The whale was struck with enough force to sever its skull from its spine, said Michael Payne, head of protected resources with the National Marine Fisheries Service in Juneau. Payne led an examination team after the whale washed ashore near Icy Bay.

An exam on Monday by three veterinarians found signs of internal bleeding along the whale's right side, indicating it was alive when hit, Payne said. Part of the skull on that side had shattered and the internal organs were damaged.

Humpbacks are an endangered species, protected by federal law.

The vets could not directly examine the fatal wound because the rapidly decomposing carcass was lying on its back on the beach. The 47-foot female probably weighed more than 30 tons.

The team also was not able to figure out how long the whale had been dead. It was first seen near Point Manby on May 15 or 16 by bush pilot Les Hartley. The carcass drifted northwest May 17, when it was photographed trailing some debris.
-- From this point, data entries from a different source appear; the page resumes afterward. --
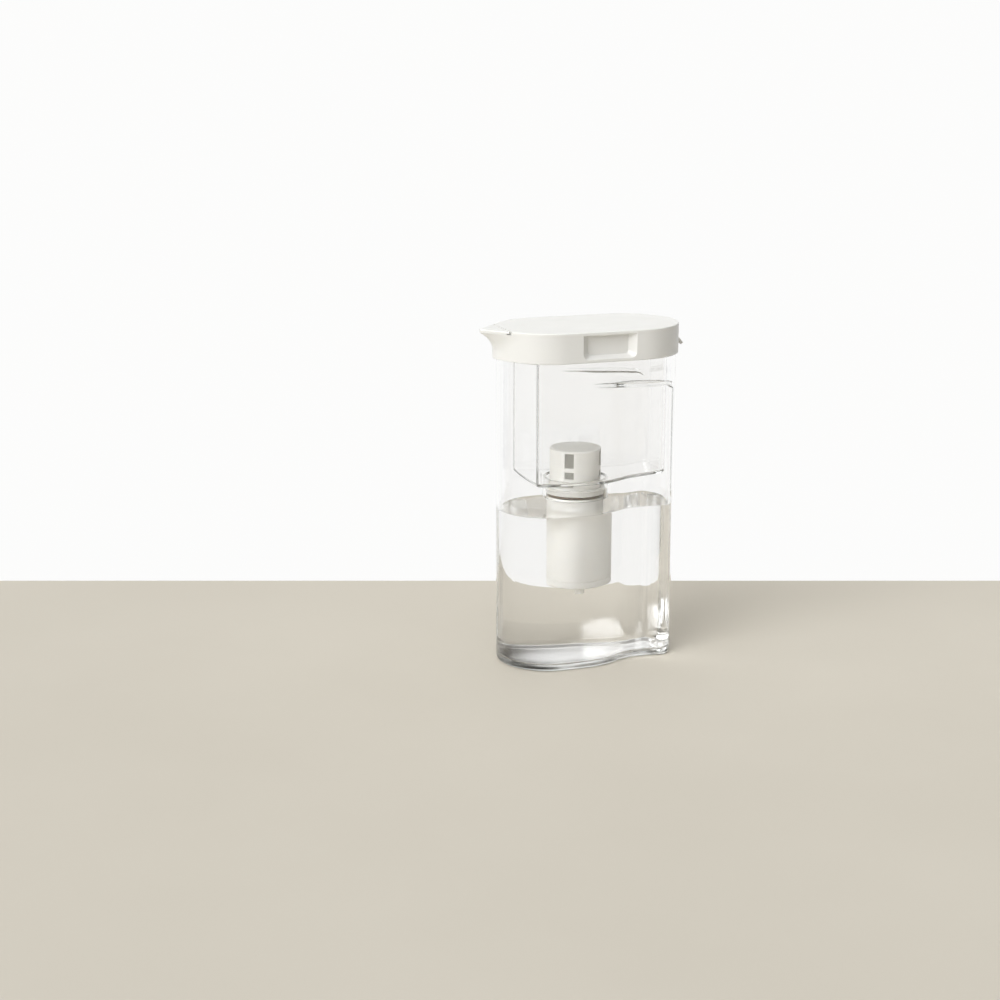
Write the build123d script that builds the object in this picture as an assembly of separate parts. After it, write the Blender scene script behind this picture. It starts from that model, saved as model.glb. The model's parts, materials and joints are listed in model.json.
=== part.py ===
from build123d import *
import os
from math import acos, atan2, cos, degrees, hypot, radians, sin, sqrt, tan

# Water filter pitcher. X runs from the spout (-) to the grip (+), Z is up, and the origin is
# the centre of the jug's underside. All lengths are in millimetres and angles in degrees.

# Jug: a long outline with round ends
jug_half_length = 75.4
jug_end_radius = 42.3
jug_wall = 3.0
jug_floor = 4.5
jug_rim_z = 257.0
jug_foot_round = 2.5
jug_hollow_round = 4.0
jug_rim_round = 0.8

# Grip: below the shoulder both sides sweep in to a waist and out again to the rear corners
sweep_length = 53.0
sweep_in_radius = 63.0
waist_set = 37.4
waist_half_width = 27.3
waist_rear_radius = 90.0
rear_corner_radius = 10.0
shoulder_drop = 23.0
shoulder_fall = 2.3
shoulder_round = 14.0
shoulder_lip_round = 1.6
shoulder_nook_round = 0.8

# Collar: the ring that sits on the jug's rim and carries the hopper, the spout and the lid
rim_clearance = 0.3
collar_wall = 1.6
collar_lap = 1.5
collar_height = 21.7
collar_foot_round = 0.5
skirt_gap = 1.2
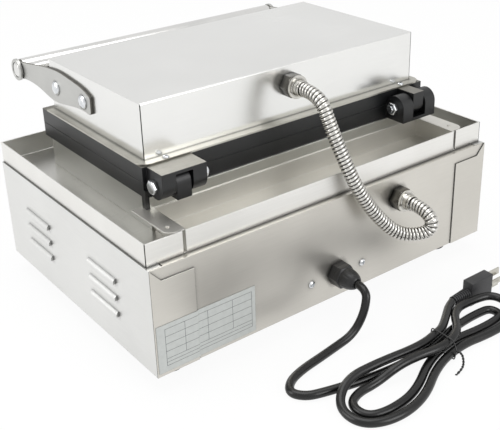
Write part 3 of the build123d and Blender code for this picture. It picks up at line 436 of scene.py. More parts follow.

It beached May 18 near the Yahtse River.

A pilot landing on the beach by the whale that day reported it was still fresh and didn't smell, Payne told the Anchorage Daily News.

The whale could have been hit out in the Gulf of Alaska and drifted ashore or could have been hit closer to Yakutat or in the bay. The U.S. Coast Guard doesn't keep track of general vessel traffic in the gulf, a spokeswoman said.

"If you hit a whale (in protected waters), you're going to know it," said Dale Collins, president of the Southeast Alaska Pilots' Association, which provides pilots for ships entering certain Alaska waters such as Yakutat and Glacier bays. "But it could be a ship hit it offshore and maybe didn't know it hit it because it was in a heavy swell."